What of the African presence in early China? Have there been Black people in China? If so, what became of them? What happened to the Black people of early China? Are they still there? These are profound questions. Indeed, the African presence in China is perhaps the most challenging area of research within the broad realm of the African presence in Asia. Challenging though it may be, however, it is not an area that can be dismissed. Chancellor Williams, for example, in his classic Destruction of Black Civilization, noted that:
“Ancient China and the Far East, for example, must be a special area of African research. How do we explain such a large population of Blacks in Southern China, powerful enough to form a kingdom of their own?”
While in September 1998, a scientific study posted in the Los Angeles Times concluded that:
“Most of the population of modern China–one fifth of all the people living today–owes its genetic origins to Africa.”
So there is little doubt that in the early ages of China a Black presence was prevalent. Now what of African presence in the great civilizations of China?
Le Tigresse is by far the most spectacular of such vessels.
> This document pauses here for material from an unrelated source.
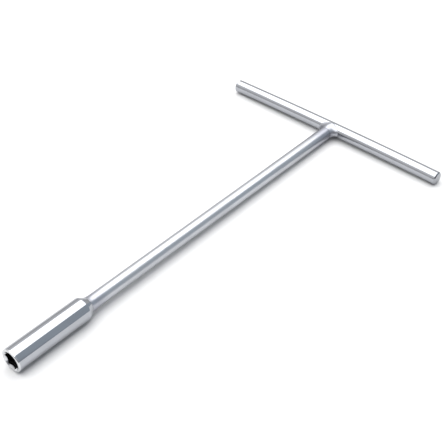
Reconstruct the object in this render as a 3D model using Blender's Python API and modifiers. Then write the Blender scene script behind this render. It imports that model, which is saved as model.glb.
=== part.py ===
"""T-handle socket wrench for 10 mm hexagon nuts, in metres with +Z up.

The tool lies along Y: the socket's mouth is at the -Y end and the cross bar at the +Y end. X = 0 is
the middle of the bar, Y = 0 the middle of the tool's length and Z = 0 the underside of the socket.
"""
from math import asin, cos, pi, radians, sin, sqrt, tan

import bmesh
import bpy
from mathutils import Vector

# The whole tool
OVERALL_LENGTH = 0.300
GAP = 0.0003                 # room between pieces that touch on the real tool
ROUND_STEPS = 80

# Cross bar
BAR_LENGTH = 0.176
BAR_RADIUS = 0.00470
BAR_CHAMFER = 0.0008
BAR_BOW = 0.0010             # height of the bar's middle above its ends
BAR_STATIONS = 16

# Shank, with a turned-down spigot that enters the back of the socket
SHANK_RADIUS = 0.00460
SPIGOT_RADIUS = 0.00400
SPIGOT_CHAMFER = 0.0005

# Socket
SOCKET_RADIUS = 0.0075
SOCKET_LENGTH = 0.0570
SHOULDER_LENGTH = 0.0040
SHOULDER_END_RADIUS = 0.0053
MOUTH_EDGE = 0.0004          # chamfer on the outside of the mouth
LEAD_IN_RADIUS = 0.0062      # large end of the taper that guides the nut in
LEAD_IN_ANGLE = radians(45)  # from the socket's axis
HEX_ACROSS_FLATS = 0.010
HEX_DEPTH = 0.018
HEX_TURN = radians(22.5)     # about the socket's axis, from a corner straight down
CLEARANCE_RADIUS = 0.0047    # round bore behind the hexagon, for the bolt's end
CLEARANCE_DEPTH = 0.036
SPIGOT_BORE_DEPTH = 0.012

# Weld between the socket and the shank
SOCKET_WELD_LENGTH = 0.0042
SOCKET_WELD_WAIST = 0.0049
SOCKET_WELD_CROWN = 0.0051

# Weld between the shank and the bar
TEE_WELD_LEG = 0.0050        # along the shank, from the bar's front
TEE_WELD_REACH = 0.0040      # along the bar, from the shank's side
TEE_WELD_WRAP = radians(88)  # up and down around the bar, from its front
TEE_WELD_EDGE = 0.0001
TEE_WELD_CROWN = 0.0002
TEE_WELD_RAYS = 72
TEE_WELD_STEPS = 10
TEE_WELD_UNDER_STEPS = 4

MOUTH_Y = -OVERALL_LENGTH / 2
BAR_Y = OVERALL_LENGTH / 2 - BAR_RADIUS
AXIS_Z = SOCKET_RADIUS
SHANK_START_Y = MOUTH_Y + SOCKET_LENGTH + 2 * GAP + SOCKET_WELD_LENGTH

ALONG_X = (0, pi / 2, 0)
ALONG_Y = (-pi / 2, 0, 0)


def clear_scene():
    for thing in list(bpy.data.objects):
        bpy.data.objects.remove(thing)


def collection(name):
    made = bpy.data.collections.new(name)
    bpy.context.scene.collection.children.link(made)
    return made


def metal(name, colour, roughness):
    material = bpy.data.materials.new(name)
    material.use_nodes = True
    shader = material.node_tree.nodes["Principled BSDF"]
    shader.inputs["Base Color"].default_value = (*colour, 1)
    shader.inputs["Metallic"].default_value = 1
    shader.inputs["Roughness"].default_value = roughness
    return material


def add_object(name, mesh, home, material=None):
    piece = bpy.data.objects.new(name, mesh)
    home.objects.link(piece)
    if material:
        mesh.materials.append(material)
    return piece


def turned(name, outline, home, material, closed=False):
    """Turn an outline of (radius, height) pairs, which runs down its outer side, about local Z."""
    links = [(i, i + 1) for i in range(len(outline) - 1)]
    if closed:
        links.append((len(outline) - 1, 0))
    mesh = bpy.data.meshes.new(name)
    mesh.from_pydata([(radius, 0, height) for radius, height in outline], links, [])
    piece = add_object(name, mesh, home, material)
    screw = piece.modifiers.new("Turn", "SCREW")
    screw.steps = screw.render_steps = ROUND_STEPS
    screw.use_merge_vertices = True
    screw.merge_threshold = 0.00001
    screw.use_smooth_shade = True
    return piece


def prism(name, radius, length, sides, home):
    """A cutter around local Z, with a corner on local Y."""
    mesh = bpy.data.meshes.new(name)
    shape = bmesh.new()
    bmesh.ops.create_cone(shape, cap_ends=True, segments=sides, radius1=radius, radius2=radius,
                          depth=length)
    shape.to_mesh(mesh)
    shape.free()
    cutter = add_object(name, mesh, home)
    cutter.hide_render = True
    cutter.display_type = "WIRE"
    return cutter


def cut(piece, cutter):
    boolean = piece.modifiers.new("Cut", "BOOLEAN")
    boolean.operation = "DIFFERENCE"
    boolean.solver = "EXACT"
    boolean.object = cutter


def handle_bar(parts):
    """The chamfered round bar, which bows slightly so that its ends are lower than its middle."""
    half = BAR_LENGTH / 2
    straight = half - BAR_CHAMFER
    outline = [(0, half), (BAR_RADIUS - BAR_CHAMFER, half)]
    for i in range(BAR_STATIONS + 1):
        outline.append((BAR_RADIUS, straight - 2 * straight * i / BAR_STATIONS))
    outline += [(BAR_RADIUS - BAR_CHAMFER, -half), (0, -half)]
    bar = turned("handle_bar", outline, parts, metal("handle_bar_chrome", (0.83, 0.84, 0.85), 0.10))
    bow = bar.modifiers.new("Bow", "SIMPLE_DEFORM")
    bow.deform_method = "BEND"
    bow.deform_axis = "Y"
    bow.angle = 2 * BAR_BOW / half ** 2 * BAR_LENGTH
    bar.rotation_euler = ALONG_X
    bar.location = (0, BAR_Y, AXIS_Z)
    return bar


def shank(parts, cutters):
    """The long round rod: coped to the bar at one end, a chamfered spigot at the other."""
    length = BAR_Y - SHANK_START_Y
    spigot = -(SOCKET_WELD_LENGTH + GAP + SPIGOT_BORE_DEPTH)
    outline = [
        (0, length), (SHANK_RADIUS, length), (SHANK_RADIUS, 0), (SPIGOT_RADIUS, 0),
        (SPIGOT_RADIUS, spigot + SPIGOT_CHAMFER), (SPIGOT_RADIUS - SPIGOT_CHAMFER, spigot),
        (0, spigot),
    ]
    rod = turned("shank", outline, parts, metal("shank_chrome", (0.80, 0.81, 0.83), 0.12))
    rod.rotation_euler = ALONG_Y
    rod.location = (0, SHANK_START_Y, AXIS_Z)
    cope = prism("shank_cope_cutter", BAR_RADIUS + GAP, 4 * BAR_RADIUS, ROUND_STEPS, cutters)
    cope.rotation_euler = ALONG_X
    cope.location = (0, BAR_Y, AXIS_Z)
    cut(rod, cope)
    return rod


def socket(parts, cutters):
    """The deep socket: hexagon and clearance bore in front, spigot bore behind."""
    bore = SPIGOT_RADIUS + GAP
    lead_in_length = (LEAD_IN_RADIUS - CLEARANCE_RADIUS) / tan(LEAD_IN_ANGLE)
    outline = [
        (0, SOCKET_LENGTH - SPIGOT_BORE_DEPTH), (bore, SOCKET_LENGTH - SPIGOT_BORE_DEPTH),
        (bore, SOCKET_LENGTH), (SHOULDER_END_RADIUS, SOCKET_LENGTH),
        (SOCKET_RADIUS, SOCKET_LENGTH - SHOULDER_LENGTH), (SOCKET_RADIUS, MOUTH_EDGE),
        (SOCKET_RADIUS - MOUTH_EDGE, 0), (LEAD_IN_RADIUS, 0),
        (CLEARANCE_RADIUS, lead_in_length), (CLEARANCE_RADIUS, CLEARANCE_DEPTH),
        (0, CLEARANCE_DEPTH),
    ]
    body = turned("socket", outline, parts, metal("socket_chrome", (0.82, 0.83, 0.85), 0.10))
    body.rotation_euler = ALONG_Y
    body.location = (0, MOUTH_Y, AXIS_Z)
    corner_radius = HEX_ACROSS_FLATS / 2 / cos(pi / 6)
    hexagon = prism("socket_hexagon_cutter", corner_radius, 2 * HEX_DEPTH, 6, cutters)
    hexagon.rotation_euler = (-pi / 2, -HEX_TURN, 0)
    hexagon.location = (0, MOUTH_Y, AXIS_Z)
    cut(body, hexagon)
    return body


def socket_weld(parts):
    """The ground weld in the groove behind the socket: a waist, then a low crown."""
    inner = SPIGOT_RADIUS + GAP
    length = SOCKET_WELD_LENGTH
    outline = [
        (SHANK_RADIUS + GAP / 2, length), (SOCKET_WELD_CROWN, 0.75 * length),
        (SOCKET_WELD_CROWN, 0.55 * length), (SOCKET_WELD_WAIST, 0.3 * length),
        (SHOULDER_END_RADIUS, 0), (inner, 0), (inner, length),
    ]
    ring = turned("socket_weld", outline, parts,
                  metal("socket_weld_chrome", (0.74, 0.75, 0.77), 0.2), closed=True)
    ring.rotation_euler = ALONG_Y
    ring.location = (0, MOUTH_Y + SOCKET_LENGTH + GAP, AXIS_Z)
    return ring


def on_bar(x, wrap, radius):
    """A point around the bar, measured from where the two axes meet; wrap 0 faces the socket."""
    return Vector((x, -radius * cos(wrap), radius * sin(wrap)))


def tee_weld_section(ray):
    """The loop around the bead's section, at one angle around the shank's axis."""
    inside = SHANK_RADIUS + GAP
    over = BAR_RADIUS + GAP
    outward = Vector((cos(ray), 0, sin(ray)))
    reach = (inside + TEE_WELD_REACH * cos(ray) ** 2) * cos(ray)
    wrap = TEE_WELD_WRAP * sin(ray)
    front = -over - TEE_WELD_LEG
    start = (inside + TEE_WELD_EDGE) * outward + Vector((0, front, 0))
    end = on_bar(reach, wrap, over + TEE_WELD_EDGE)
    landing = cos(ray) * Vector((1, 0, 0)) + sin(ray) * Vector((0, sin(wrap), cos(wrap)))
    pull = 0.55 * (end - start).length / sqrt(2)
    start_pull = start + Vector((0, pull, 0))
    end_pull = end - pull * landing.normalized()
    loop = [inside * outward + Vector((0, front, 0))]
    for i in range(TEE_WELD_STEPS + 1):
        t = i / TEE_WELD_STEPS
        point = ((1 - t) ** 3 * start + 3 * t * (1 - t) ** 2 * start_pull
                 + 3 * t ** 2 * (1 - t) * end_pull + t ** 3 * end)
        loop.append(point + TEE_WELD_CROWN * sin(pi * t) ** 2 * outward)
    root_wrap = asin(inside * sin(ray) / over)
    for i in range(TEE_WELD_UNDER_STEPS + 1):
        t = i / TEE_WELD_UNDER_STEPS
        x = reach + t * (inside * cos(ray) - reach)
        loop.append(on_bar(x, wrap + t * (root_wrap - wrap), over))
    return loop


def tee_weld(parts):
    """The fillet weld around the coped end of the shank, lofted from section to section."""
    shape = bmesh.new()
    rings = []
    for i in range(TEE_WELD_RAYS):
        loop = tee_weld_section(2 * pi * i / TEE_WELD_RAYS)
        rings.append([shape.verts.new(point) for point in loop])
    for ring, following in zip(rings, rings[1:] + rings[:1]):
        for i in range(len(ring)):
            j = (i + 1) % len(ring)
            shape.faces.new((ring[i], ring[j], following[j], following[i]))
    bmesh.ops.recalc_face_normals(shape, faces=shape.faces)
    mesh = bpy.data.meshes.new("tee_weld")
    shape.to_mesh(mesh)
    shape.free()
    mesh.shade_smooth()
    mesh.set_sharp_from_angle(angle=radians(35))
    bead = add_object("tee_weld", mesh, parts, metal("tee_weld_chrome", (0.78, 0.79, 0.81), 0.16))
    bead.location = (0, BAR_Y, AXIS_Z)
    return bead


clear_scene()
wrench = collection("t_handle_socket_wrench")
tools = collection("cutters")
handle_bar(wrench)
shank(wrench, tools)
socket(wrench, tools)
socket_weld(wrench)
tee_weld(wrench)
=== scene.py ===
"""The looks of the T-handle socket wrench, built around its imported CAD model.

Every piece of the chromed tool is a fine mesh in the place of its CAD node: rings of points around
the piece's axis, skinned into one closed surface. Lengths are in metres, and places come from the
frame.
"""
from math import asin, atan2, cos, hypot, pi, radians, sin, sqrt, tan

import bmesh
import bpy
from mathutils import Matrix, Vector, noise


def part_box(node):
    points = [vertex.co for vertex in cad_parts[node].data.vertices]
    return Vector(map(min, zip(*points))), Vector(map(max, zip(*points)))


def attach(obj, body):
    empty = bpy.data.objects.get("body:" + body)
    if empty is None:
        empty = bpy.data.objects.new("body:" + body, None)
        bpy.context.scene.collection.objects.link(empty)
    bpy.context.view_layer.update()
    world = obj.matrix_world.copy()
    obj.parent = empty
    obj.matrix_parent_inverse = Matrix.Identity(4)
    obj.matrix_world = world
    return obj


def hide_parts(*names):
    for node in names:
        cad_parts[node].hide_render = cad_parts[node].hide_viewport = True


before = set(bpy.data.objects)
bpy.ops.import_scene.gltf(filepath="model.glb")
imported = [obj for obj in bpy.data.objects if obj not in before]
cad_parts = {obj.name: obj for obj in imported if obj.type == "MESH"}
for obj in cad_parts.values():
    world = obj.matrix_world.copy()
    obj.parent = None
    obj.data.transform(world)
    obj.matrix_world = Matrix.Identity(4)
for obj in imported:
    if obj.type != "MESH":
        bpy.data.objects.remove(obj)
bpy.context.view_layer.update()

# The frame's own sizes
bar_low, bar_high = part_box("handle_bar")
shank_low, shank_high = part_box("shank")
socket_low, socket_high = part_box("socket")
socket_weld_low, socket_weld_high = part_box("socket_weld")
tee_weld_low, tee_weld_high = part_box("tee_weld")

AXIS_Z = (socket_low.z + socket_high.z) / 2
BAR_Y = (bar_low.y + bar_high.y) / 2
BAR_RADIUS = (bar_high.y - bar_low.y) / 2
BAR_BOW = bar_high.z - bar_low.z - 2 * BAR_RADIUS
BAR_SLOPE = 4 * BAR_BOW / (bar_high.x - bar_low.x)      # of the bowed bar at its ends
BAR_HALF = (bar_high.x - bar_low.x) / 2 - BAR_RADIUS * BAR_SLOPE
SHANK_RADIUS = (shank_high.x - shank_low.x) / 2
SOCKET_RADIUS = (socket_high.x - socket_low.x) / 2
SOCKET_LENGTH = socket_high.y - socket_low.y
MOUTH_Y = socket_low.y
WELD_START = socket_weld_low.y - MOUTH_Y                # from the mouth
WELD_END = socket_weld_high.y - MOUTH_Y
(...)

Le Tigresse is from the late Shang Dynasty period, about 1250 B.C.E. It is from Hunan Province and measures about two feet high. The vessel was intended to hold fermented beverages and is unquestionably the most famous and splendid object in the Cernuschi Museum. The vessel depicts a feline, a tigress with an open mouth, holding a small human in a close embrace with its front paws. For years I had thought of the small human figure as a child. But on closer inspection it appears that it may well be an adult. Is it a Diminutive Africoid? Whether adult or child, the features are clearly Africoid and may well be a depiction of one of the Diminutive Africoid types associated with early China, protected in the powerful embrace of a tigress.